A 100-foot (30-meter) rise in sea level would cover 3.7 million square miles (9.5 million sq km) of land worldwide.
A rise of just 16 feet (5 meters) would affect 669 million people and 2 million square miles (5.4 million sq km) of land would be lost.


And now, some links on the subject of this thread :

Rising tide


If either Greenland’s glaciers or the West Antarctic Ice Sheet were to slide away completely, global seas would rise by 15 to 20 feet, re-sculpting coastlines worldwide. While worst-case estimates for sea level rise from august bodies such as the Intergovernmental Panel on Climate Change have suggested such increases might take a century, the meltwater roller skates under the West Antarctic sheet and the earthquakes caused by the unweighting of the Greenland land mass could precipitate giant masses of ice sliding into the ocean in the short span of a single summer.
The crash of gargantuan icebergs into the ocean on that scale could unleash a torrent of tsunamis traveling the earth at jet-aircraft speed.

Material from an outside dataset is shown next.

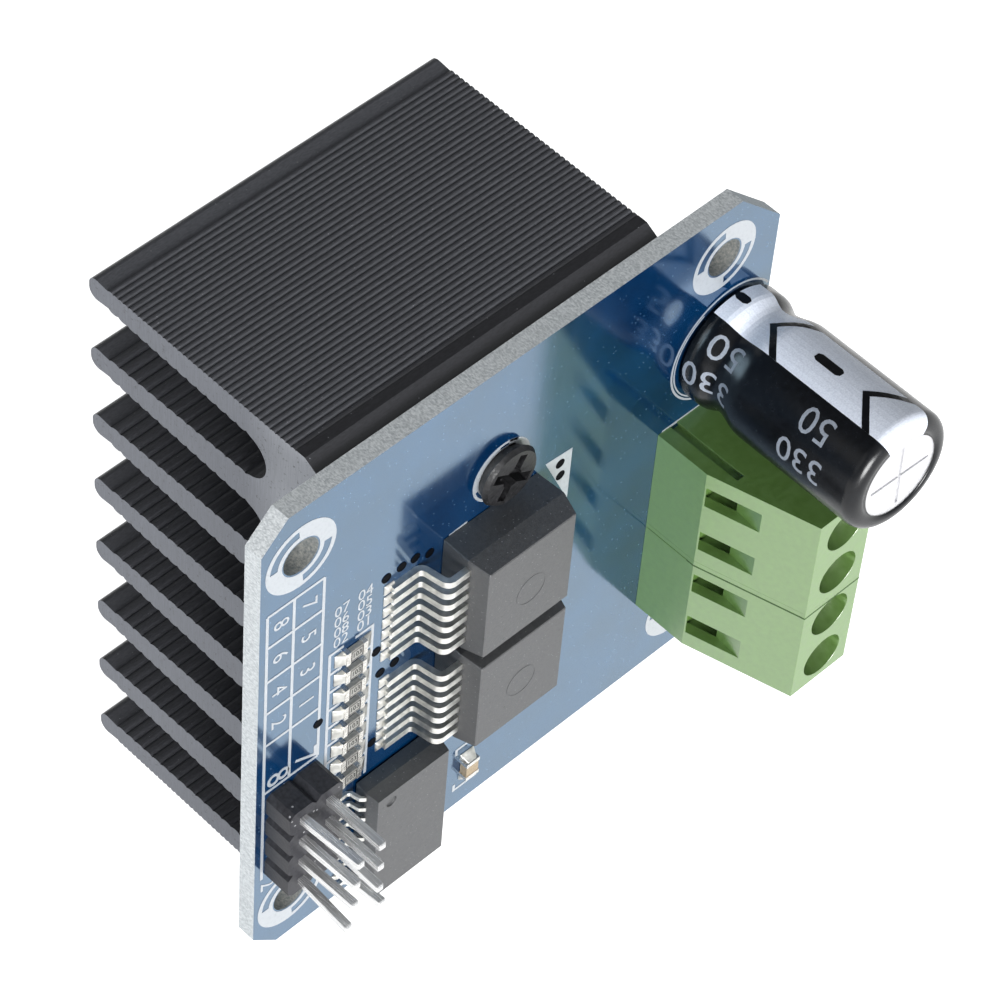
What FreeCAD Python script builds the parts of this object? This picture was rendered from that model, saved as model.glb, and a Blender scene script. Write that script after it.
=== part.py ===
import FreeCAD, Part

import math
import os
import re

import Sketcher
from FreeCAD import Placement, Rotation, Vector

# DC motor driver module: a square circuit board with two power half bridges, a logic buffer,
# a pin header, two screw terminals and a storage capacitor, bolted to a finned heatsink.
#
# Frame, in millimetres: the origin is the centre of the four mounting holes on the board's
# component face. +X runs along the board towards the screw terminals, +Y goes from the component
# face through the board into the heatsink, and +Z is up. The module stands on its lowest fin.

SIZES = [
    # Board, with the places of its mounting holes from its left and bottom edges
    ("board_wide", 50.0),
    ("board_tall", 50.0),
    ("board_thick", 1.6),
    ("corner_cut_left", 2.35),
    ("corner_cut_right", 4.5),
    ("hole_span_across", 40.7),
    ("hole_span_up", 40.0),
    ("hole_from_left", 3.6),
    ("hole_from_bottom", 5.0),
    ("mount_hole_bore", 3.2),
    # Heatsink: an extrusion along X with straight fins
    ("sink_from_left", 6.55),
    ("sink_long", 32.3),
    ("sink_deep", 22.95),
    ("sink_overhang", 2.1),
    ("sink_base_thick", 4.85),
    ("fin_pitch", 7.18),
    ("fin_count", 8),
    ("fin_tip_thick", 2.0),
    ("fin_root_thick", 3.05),
    ("fin_tip_round", 0.8),
    ("sink_edge_cut_deep", 1.15),
    ("sink_edge_cut_up", 0.65),
    # Thermal pad between the board and the heatsink
    ("pad_thick", 0.25),
    ("pad_margin", 0.5),
    # Heatsink screw
    ("screw_from_left", 22.68),
    ("screw_from_bottom", 38.78),
    ("screw_thread_bore", 3.0),
    ("screw_thread_long", 6.0),
    ("screw_head_wide", 5.2),
    ("screw_head_tall", 1.1),
    ("screw_head_foot", 4.4),
    ("screw_head_rim", 0.75),
    ("screw_head_cut", 0.25),
    ("screw_recess_wide", 0.8),
    ("screw_recess_across", 4.0),
    ("screw_recess_deep", 0.85),
    ("screw_hub_wide", 1.7),
    ("screw_hub_foot", 1.3),
    ("screw_hub_deep", 1.3),
    ("screw_recess_turn", 31.0),
    ("screw_recess_taper", 6.0),
    ("screw_clearance", 0.1),
    ("screw_tap_allowance", 0.04),
    ("screw_tap_beyond", 0.3),
    # Power half bridges
    ("driver_tips_from_left", 12.2),
    ("upper_driver_from_bottom", 30.5),
    ("lower_driver_from_bottom", 19.7),
    ("driver_lead_reach", 5.0),
    ("driver_wide", 9.4),
    ("driver_tall", 10.0),
    ("driver_high", 4.45),
    ("driver_parting", 2.6),
    ("driver_front_draft_left", 0.4),
    ("driver_front_draft_right", 0.55),
    ("driver_front_draft_side", 0.31),
    ("driver_back_draft", 0.1),
    ("driver_tab_thick", 1.27),
    ("driver_tab_tall", 8.6),
    ("driver_tab_beyond", 0.75),
    ("driver_tab_corner", 0.8),
    ("driver_tab_inside", 7.5),
    ("driver_leads", 7),
    ("lead_pitch", 1.27),
    ("driver_lead_wide", 0.6),
    ("driver_lead_thick", 0.5),
    ("driver_lead_foot", 2.3),
    ("driver_lead_bend", 0.35),
    ("driver_lead_slope", 80.0),
    ("lead_embedded", 0.6),
    # Logic buffer
    ("buffer_from_left", 13.375),
    ("buffer_from_bottom", 7.08),
    ("buffer_wide", 7.5),
    ("buffer_tall", 12.8),
    ("buffer_high", 2.52),
    ("buffer_standoff", 0.15),
    ("buffer_parting", 1.35),
    ("buffer_draft", 0.2),
    ("buffer_dimple_bore", 1.0),
    ("buffer_dimple_deep", 0.15),
    ("buffer_dimple_from_side", 1.55),
    ("buffer_dimple_from_end", 1.29),
    ("buffer_span", 10.3),
    ("buffer_leads_side", 10),
    ("buffer_lead_wide", 0.4),
    ("buffer_lead_thick", 0.25),
    ("buffer_lead_foot", 0.65),
    ("buffer_lead_bend", 0.15),
    ("buffer_lead_slope", 78.0),
    # Pin header, two columns of four
    ("header_from_left", 3.5),
    ("header_from_bottom", 14.77),
    ("header_pitch", 2.54),
    ("header_columns", 2),
    ("header_rows", 4),
    ("header_high", 2.54),
    ("header_corner", 0.45),
    ("pin_wide", 0.64),
    ("pin_front", 8.15),
    ("pin_back", 3.2),
    ("pin_point", 0.4),
    ("pin_point_taper", 0.17),
    ("pin_hole_bore", 1.02),
    # Chip resistors and the small bypass capacitor
    ("resistor_count", 8),
    ("resistor_pitch", 2.13),
    ("resistor_from_left", 8.9),
    ("top_resistor_from_bottom", 30.1),
    ("chip_long", 2.0),
    ("chip_wide", 1.25),
    ("chip_thick", 0.5),
    ("chip_cap_long", 0.4),
    ("chip_cap_proud", 0.05),
    ("bypass_from_left", 21.63),
    ("bypass_from_bottom", 4.7),
    ("bypass_thick", 0.8),
    # Storage capacitor, which leans a little on its leads
    ("can_from_left", 45.65),
    ("can_from_bottom", 35.45),
    ("can_seat", 0.6),
    ("can_lean_up", 2.8),
    ("can_lean_in", 2.1),
    ("can_long", 17.2),
    ("can_round", 4.88),
    ("can_edge", 0.85),
    ("can_edge_share", 0.3),
    ("neck_start", 1.2),
    ("neck_low", 2.6),
    ("neck_high", 3.0),
    ("neck_shoulder", 4.2),
    ("neck_end", 5.4),
    ("neck_deep", 0.55),
    ("neck_shoulder_deep", 0.2),
    ("can_score_wide", 0.25),
    ("can_score_deep", 0.12),
    ("can_score_reach", 2.9),
    ("sleeve_thick", 0.12),
    ("sleeve_lip_inner", 3.5),
    ("bung_round", 4.2),
    ("bung_deep", 1.4),
    ("can_lead_bore", 0.6),
    ("can_lead_pitch", 5.0),
    ("can_lead_hole_bore", 1.0),
    ("lead_back", 3.0),
    # Screw terminals, two blocks of two ways
    ("block_from_left", 39.5),
    ("block_from_bottom", 8.9),
    ("way_pitch", 5.08),
    ("block_ways", 2),
    ("block_deep", 9.9),
    ("block_high", 14.08),
    ("block_rear_wall", 5.0),
    ("block_rear_slant", 2.55),
    ("block_front_edge", 8.5),
    ("block_entry_edge", 9.6),
    ("cell_wide", 3.8),
    ("cell_floor", 1.4),
    ("cell_roof", 7.45),
    ("cell_rear", 3.6),
    ("room_wide", 2.9),
    ("screw_hole_bore", 3.88),
    ("screw_hole_from_rear", 5.6),
    ("window_wide", 2.05),
    ("window_start", 0.15),
    ("window_hole", 2.35),
    ("window_end", 4.75),
    ("window_undercut", 0.45),
    ("block_skin", 0.9),
    ("dovetail_from_rear", 1.6),
    ("dovetail_mouth", 0.7),
    ("dovetail_inner", 1.1),
    ("dovetail_deep", 0.6),
    ("dovetail_long", 6.9),
    ("dovetail_ridge_long", 4.5),
    ("dovetail_clearance", 0.06),
    ("cage_wide", 3.5),
    ("cage_wall", 0.5),
    ("cage_floor", 1.7),
    ("cage_roof", 7.35),
    ("cage_long", 4.6),
    ("cage_rear_gap", 0.9),
    ("tongue_thick", 0.7),
    ("tongue_gap", 0.1),
    ("tongue_long", 5.0),
    ("blade_thick", 0.8),
    ("blade_wide", 1.0),
    ("blade_hole_bore", 1.4),
    ("clamp_screw_bore", 2.4),
    ("clamp_head_wide", 3.6),
    ("clamp_head_low", 10.0),
    ("clamp_head_tall", 1.8),
    ("clamp_slot_wide", 0.6),
    ("clamp_slot_deep", 0.9),
    # Solder on the back of the board
    ("solder_tall", 0.9),
    ("solder_foot_extra", 0.5),
    ("solder_top_extra", 0.12),
    ("solder_sides", 8),
]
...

When the waves finally subsided, the oceans will not have receded. Sea level could remain elevated for 20,000 years. Perhaps longer. If the East Antarctic Ice Sheet were to melt as well, seas would rise as much as 200 feet.


An other link :

Large ice sheets sliding into the oceans


Travis says cities should begin to plan for sudden rises in sea level that could be caused by large ice sheets sliding into the oceans off Greenland and Antarctica. In Greenland, "The water is actually getting underneath the ice sheet and lubricating it," Travis said. "The concern now is that instead of melting slowly they could melt and slide into the water. Then it would be like taking a glass that's full and throwing some ice cubes in it. That is something scientists are worried about."


Now, do you think that this NEVER occured in the past, at the end of the glacial age ?

Don't you think that this had dramatic consequences on past civilizations ?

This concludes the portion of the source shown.